Object modeling scripts:
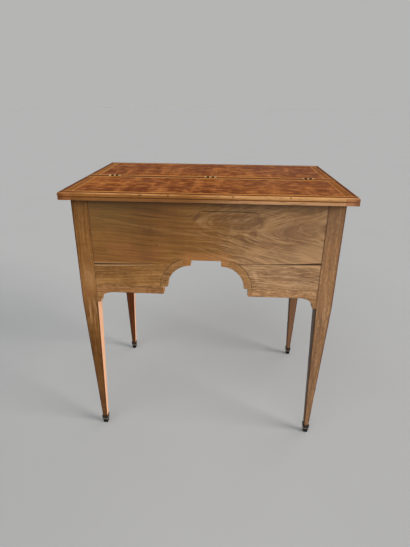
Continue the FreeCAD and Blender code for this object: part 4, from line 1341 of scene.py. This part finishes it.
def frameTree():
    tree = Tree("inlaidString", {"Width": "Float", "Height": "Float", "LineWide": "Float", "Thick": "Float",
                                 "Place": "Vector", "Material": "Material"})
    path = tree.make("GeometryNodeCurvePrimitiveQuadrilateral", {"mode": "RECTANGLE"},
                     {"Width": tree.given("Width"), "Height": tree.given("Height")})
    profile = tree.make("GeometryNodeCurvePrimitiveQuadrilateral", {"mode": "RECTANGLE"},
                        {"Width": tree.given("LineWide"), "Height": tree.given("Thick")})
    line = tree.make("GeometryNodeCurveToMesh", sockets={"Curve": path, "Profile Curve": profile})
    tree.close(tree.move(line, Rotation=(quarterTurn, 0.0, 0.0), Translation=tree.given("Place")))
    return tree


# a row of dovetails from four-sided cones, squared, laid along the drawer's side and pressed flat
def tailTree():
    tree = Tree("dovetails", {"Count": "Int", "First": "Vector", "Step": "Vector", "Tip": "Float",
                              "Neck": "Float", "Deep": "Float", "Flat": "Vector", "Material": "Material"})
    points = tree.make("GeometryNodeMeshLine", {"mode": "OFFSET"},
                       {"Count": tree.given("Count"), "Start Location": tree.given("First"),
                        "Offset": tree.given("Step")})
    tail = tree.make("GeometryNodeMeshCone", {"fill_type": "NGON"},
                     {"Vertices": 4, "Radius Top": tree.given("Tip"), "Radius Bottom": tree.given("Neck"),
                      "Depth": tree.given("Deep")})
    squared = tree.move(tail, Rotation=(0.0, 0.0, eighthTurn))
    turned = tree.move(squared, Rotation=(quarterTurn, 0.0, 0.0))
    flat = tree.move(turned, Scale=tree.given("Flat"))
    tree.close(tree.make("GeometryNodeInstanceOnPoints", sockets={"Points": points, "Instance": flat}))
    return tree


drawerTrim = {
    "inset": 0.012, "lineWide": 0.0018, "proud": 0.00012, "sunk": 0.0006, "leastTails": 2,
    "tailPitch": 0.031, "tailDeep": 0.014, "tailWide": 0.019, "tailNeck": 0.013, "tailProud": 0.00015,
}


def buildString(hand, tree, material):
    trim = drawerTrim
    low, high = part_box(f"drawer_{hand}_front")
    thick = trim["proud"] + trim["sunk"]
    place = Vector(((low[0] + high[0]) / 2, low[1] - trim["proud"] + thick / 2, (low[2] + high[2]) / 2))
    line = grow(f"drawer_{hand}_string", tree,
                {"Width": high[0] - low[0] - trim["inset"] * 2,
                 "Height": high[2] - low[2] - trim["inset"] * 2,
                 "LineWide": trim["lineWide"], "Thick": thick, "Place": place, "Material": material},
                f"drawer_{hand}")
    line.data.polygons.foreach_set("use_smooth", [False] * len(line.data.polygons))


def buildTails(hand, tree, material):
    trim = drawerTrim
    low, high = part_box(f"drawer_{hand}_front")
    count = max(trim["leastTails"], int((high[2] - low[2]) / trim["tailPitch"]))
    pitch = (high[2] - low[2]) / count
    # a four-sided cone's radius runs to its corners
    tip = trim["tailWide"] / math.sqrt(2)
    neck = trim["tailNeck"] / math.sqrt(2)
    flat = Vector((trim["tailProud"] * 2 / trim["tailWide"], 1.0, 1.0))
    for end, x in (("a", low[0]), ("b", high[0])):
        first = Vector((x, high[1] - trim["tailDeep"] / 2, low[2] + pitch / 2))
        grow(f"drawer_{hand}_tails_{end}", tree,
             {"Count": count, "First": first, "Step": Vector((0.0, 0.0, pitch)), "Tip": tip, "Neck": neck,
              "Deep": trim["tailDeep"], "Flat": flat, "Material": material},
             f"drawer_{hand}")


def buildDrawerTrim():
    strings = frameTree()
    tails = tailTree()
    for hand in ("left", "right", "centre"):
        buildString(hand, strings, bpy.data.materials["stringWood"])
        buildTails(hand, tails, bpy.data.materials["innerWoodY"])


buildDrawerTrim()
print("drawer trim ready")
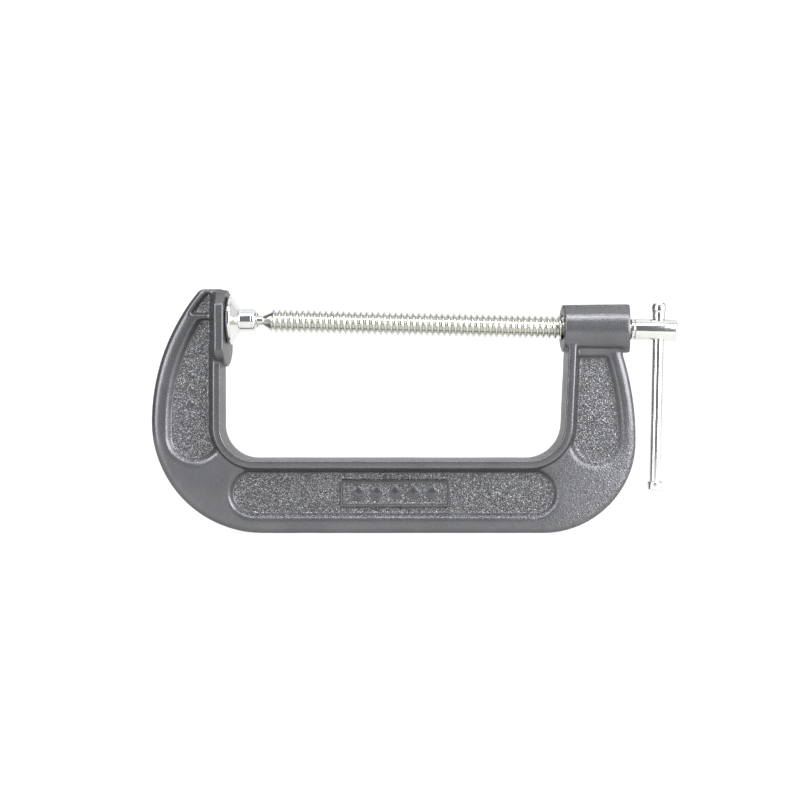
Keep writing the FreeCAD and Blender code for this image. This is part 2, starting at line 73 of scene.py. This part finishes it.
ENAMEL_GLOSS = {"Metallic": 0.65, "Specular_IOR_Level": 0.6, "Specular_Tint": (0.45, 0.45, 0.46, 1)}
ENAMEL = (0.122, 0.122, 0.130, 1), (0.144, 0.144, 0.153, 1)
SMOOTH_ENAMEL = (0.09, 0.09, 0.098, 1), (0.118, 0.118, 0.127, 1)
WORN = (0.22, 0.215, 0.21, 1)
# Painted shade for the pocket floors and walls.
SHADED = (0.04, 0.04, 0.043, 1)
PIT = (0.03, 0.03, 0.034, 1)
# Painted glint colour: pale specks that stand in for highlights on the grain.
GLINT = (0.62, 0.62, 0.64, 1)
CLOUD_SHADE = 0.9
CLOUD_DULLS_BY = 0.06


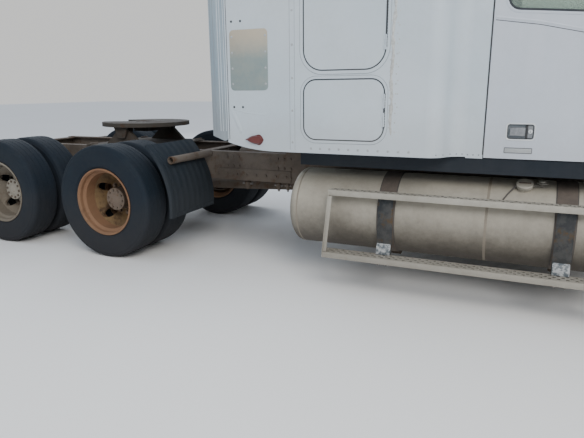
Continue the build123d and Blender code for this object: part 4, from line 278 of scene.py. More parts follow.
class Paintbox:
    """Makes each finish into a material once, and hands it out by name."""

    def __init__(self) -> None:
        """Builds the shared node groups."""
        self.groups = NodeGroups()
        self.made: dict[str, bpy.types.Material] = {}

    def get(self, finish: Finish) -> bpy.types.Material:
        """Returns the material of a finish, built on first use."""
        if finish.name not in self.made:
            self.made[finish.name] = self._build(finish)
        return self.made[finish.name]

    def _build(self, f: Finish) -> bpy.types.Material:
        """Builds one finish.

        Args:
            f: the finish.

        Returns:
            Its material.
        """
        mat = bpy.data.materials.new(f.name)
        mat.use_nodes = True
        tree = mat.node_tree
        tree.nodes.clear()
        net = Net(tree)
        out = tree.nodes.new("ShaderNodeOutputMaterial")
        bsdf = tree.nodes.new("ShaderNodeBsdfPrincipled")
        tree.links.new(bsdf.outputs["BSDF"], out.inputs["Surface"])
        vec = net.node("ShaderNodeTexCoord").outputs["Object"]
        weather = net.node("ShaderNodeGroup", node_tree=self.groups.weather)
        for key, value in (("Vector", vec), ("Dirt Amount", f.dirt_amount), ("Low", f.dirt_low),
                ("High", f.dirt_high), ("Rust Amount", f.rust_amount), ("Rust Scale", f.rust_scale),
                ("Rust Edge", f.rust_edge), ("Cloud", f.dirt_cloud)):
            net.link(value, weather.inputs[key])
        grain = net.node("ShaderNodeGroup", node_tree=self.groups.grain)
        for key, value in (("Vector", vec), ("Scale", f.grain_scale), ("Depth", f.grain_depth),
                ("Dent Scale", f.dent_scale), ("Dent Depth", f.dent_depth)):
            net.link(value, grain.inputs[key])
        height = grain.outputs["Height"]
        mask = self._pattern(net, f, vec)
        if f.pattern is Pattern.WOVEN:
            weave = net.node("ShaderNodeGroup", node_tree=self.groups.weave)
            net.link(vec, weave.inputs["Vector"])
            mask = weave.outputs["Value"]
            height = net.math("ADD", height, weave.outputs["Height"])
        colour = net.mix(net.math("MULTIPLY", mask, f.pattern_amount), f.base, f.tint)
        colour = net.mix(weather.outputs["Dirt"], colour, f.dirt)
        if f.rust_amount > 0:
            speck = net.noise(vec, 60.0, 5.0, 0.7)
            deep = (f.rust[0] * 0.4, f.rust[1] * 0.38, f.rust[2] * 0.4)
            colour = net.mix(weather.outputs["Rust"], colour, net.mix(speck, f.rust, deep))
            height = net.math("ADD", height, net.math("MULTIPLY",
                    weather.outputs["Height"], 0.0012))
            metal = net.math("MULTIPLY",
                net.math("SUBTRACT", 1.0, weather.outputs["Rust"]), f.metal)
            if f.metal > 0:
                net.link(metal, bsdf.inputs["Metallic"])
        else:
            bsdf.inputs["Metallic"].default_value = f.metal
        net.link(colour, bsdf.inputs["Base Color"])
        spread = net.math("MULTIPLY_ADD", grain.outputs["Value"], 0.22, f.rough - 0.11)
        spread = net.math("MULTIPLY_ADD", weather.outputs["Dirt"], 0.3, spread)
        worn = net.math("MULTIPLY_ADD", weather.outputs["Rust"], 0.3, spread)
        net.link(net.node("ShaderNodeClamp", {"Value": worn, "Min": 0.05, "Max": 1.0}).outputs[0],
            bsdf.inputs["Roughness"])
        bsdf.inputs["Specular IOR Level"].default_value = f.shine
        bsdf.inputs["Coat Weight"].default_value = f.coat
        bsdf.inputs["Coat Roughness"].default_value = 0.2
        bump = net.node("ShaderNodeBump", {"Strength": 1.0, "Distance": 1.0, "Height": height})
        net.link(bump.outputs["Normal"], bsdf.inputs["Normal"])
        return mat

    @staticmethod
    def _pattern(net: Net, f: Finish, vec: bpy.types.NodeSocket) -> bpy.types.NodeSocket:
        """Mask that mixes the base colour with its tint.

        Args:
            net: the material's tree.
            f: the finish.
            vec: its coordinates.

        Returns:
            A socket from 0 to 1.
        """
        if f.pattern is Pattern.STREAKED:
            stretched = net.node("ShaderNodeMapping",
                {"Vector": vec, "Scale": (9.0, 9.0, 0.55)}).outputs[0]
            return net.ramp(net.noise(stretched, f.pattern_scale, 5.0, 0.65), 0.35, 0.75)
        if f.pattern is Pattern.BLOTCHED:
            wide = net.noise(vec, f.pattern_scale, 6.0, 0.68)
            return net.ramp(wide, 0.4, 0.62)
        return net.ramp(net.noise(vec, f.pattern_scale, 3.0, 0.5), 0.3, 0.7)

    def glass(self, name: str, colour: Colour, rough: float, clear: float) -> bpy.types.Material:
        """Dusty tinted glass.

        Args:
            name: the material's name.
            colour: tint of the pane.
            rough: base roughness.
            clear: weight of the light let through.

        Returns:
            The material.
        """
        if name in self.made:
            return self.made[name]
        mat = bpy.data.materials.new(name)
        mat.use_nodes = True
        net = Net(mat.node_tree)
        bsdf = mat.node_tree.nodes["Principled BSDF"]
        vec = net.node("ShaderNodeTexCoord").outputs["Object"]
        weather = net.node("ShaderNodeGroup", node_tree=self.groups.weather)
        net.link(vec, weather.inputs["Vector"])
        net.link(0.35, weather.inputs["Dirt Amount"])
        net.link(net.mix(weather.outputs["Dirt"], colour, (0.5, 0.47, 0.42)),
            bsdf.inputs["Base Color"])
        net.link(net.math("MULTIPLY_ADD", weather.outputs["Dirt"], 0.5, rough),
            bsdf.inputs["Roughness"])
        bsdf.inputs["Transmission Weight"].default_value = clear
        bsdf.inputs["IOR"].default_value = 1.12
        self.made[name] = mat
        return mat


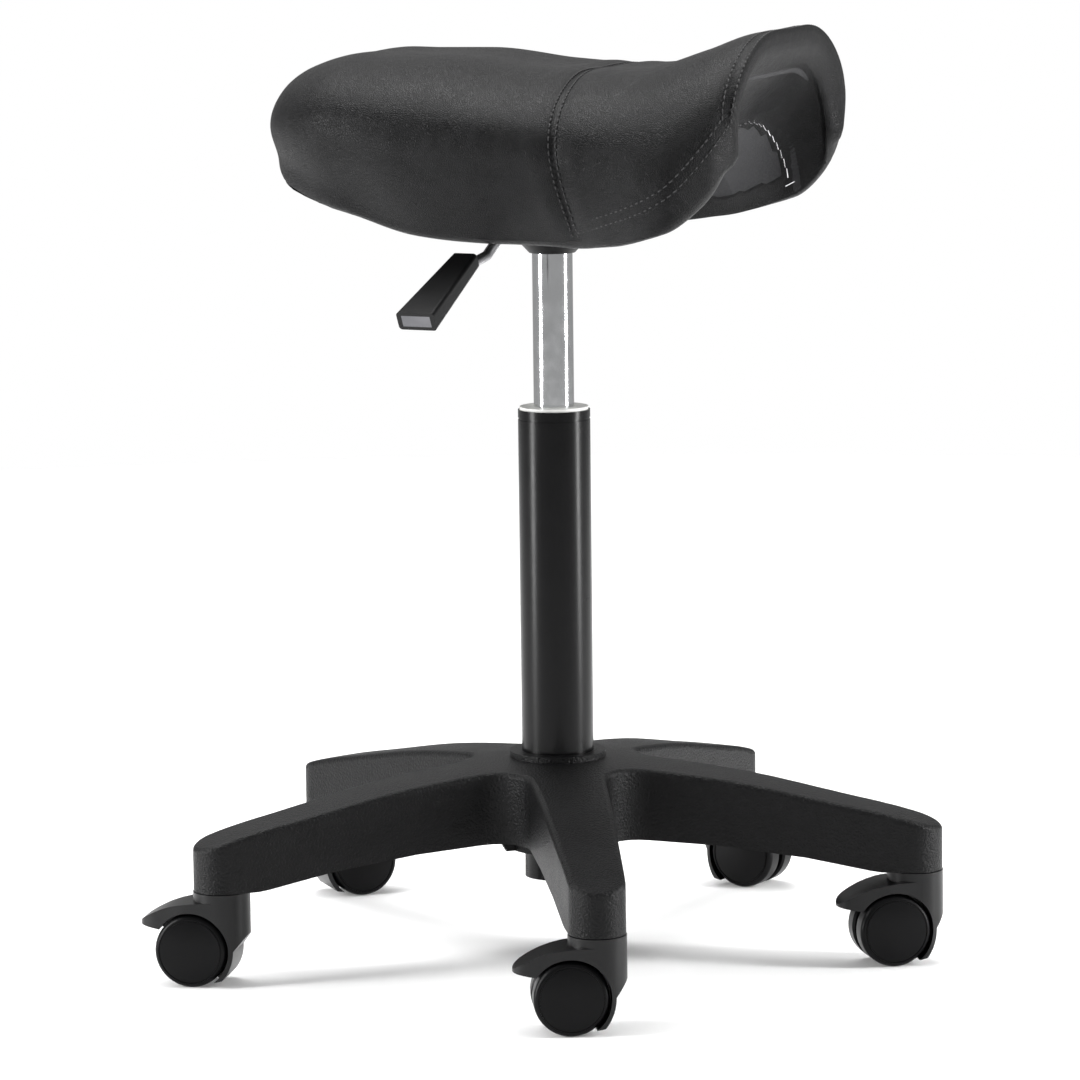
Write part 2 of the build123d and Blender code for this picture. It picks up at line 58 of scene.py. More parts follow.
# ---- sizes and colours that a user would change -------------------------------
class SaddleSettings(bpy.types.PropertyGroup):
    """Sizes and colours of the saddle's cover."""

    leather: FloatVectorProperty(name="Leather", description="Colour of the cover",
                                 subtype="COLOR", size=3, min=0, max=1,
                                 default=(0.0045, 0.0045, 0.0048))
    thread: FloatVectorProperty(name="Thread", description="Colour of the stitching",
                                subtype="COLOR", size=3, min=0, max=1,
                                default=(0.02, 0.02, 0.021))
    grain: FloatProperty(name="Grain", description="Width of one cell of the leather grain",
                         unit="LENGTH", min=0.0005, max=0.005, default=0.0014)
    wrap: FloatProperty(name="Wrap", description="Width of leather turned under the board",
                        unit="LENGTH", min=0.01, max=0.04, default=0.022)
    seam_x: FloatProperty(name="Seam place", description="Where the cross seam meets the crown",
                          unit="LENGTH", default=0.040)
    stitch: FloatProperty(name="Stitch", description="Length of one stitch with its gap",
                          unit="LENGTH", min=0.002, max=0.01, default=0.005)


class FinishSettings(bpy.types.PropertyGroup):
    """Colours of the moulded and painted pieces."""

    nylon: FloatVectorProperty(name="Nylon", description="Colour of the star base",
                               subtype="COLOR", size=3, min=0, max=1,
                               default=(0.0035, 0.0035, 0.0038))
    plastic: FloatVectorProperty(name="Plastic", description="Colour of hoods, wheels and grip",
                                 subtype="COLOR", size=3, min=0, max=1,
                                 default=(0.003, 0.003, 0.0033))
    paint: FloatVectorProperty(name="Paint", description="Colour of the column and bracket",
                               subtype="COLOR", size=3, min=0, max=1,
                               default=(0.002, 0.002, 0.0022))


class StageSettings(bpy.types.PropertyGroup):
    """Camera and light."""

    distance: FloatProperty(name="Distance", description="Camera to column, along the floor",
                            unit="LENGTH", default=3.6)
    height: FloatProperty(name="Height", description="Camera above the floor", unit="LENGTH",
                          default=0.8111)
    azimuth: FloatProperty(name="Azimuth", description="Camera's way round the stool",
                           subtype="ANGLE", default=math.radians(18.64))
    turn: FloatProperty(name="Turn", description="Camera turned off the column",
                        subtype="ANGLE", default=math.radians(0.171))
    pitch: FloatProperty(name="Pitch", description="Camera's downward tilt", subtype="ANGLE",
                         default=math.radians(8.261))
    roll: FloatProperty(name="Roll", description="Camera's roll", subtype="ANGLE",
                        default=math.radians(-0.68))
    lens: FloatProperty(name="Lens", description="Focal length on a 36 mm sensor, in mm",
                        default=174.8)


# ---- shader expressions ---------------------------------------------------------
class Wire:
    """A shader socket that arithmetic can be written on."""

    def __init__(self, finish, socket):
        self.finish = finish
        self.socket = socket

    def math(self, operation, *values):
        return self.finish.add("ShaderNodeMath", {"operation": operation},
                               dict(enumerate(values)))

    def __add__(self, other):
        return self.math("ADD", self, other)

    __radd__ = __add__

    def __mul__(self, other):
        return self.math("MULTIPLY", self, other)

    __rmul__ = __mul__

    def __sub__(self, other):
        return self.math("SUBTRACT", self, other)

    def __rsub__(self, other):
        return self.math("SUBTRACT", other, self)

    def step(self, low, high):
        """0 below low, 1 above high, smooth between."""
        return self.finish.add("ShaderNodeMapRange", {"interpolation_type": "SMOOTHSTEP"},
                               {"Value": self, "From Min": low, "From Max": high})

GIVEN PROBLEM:
Pick out lines containing the word "code", each one as written.

RESPONSE BELOW:
Continue the FreeCAD and Blender code for this object: part 4, from line 1341 of scene.py. This part finishes it.
Keep writing the FreeCAD and Blender code for this image. This is part 2, starting at line 73 of scene.py. This part finishes it.
Continue the build123d and Blender code for this object: part 4, from line 278 of scene.py. More parts follow.
Write part 2 of the build123d and Blender code for this picture. It picks up at line 58 of scene.py. More parts follow.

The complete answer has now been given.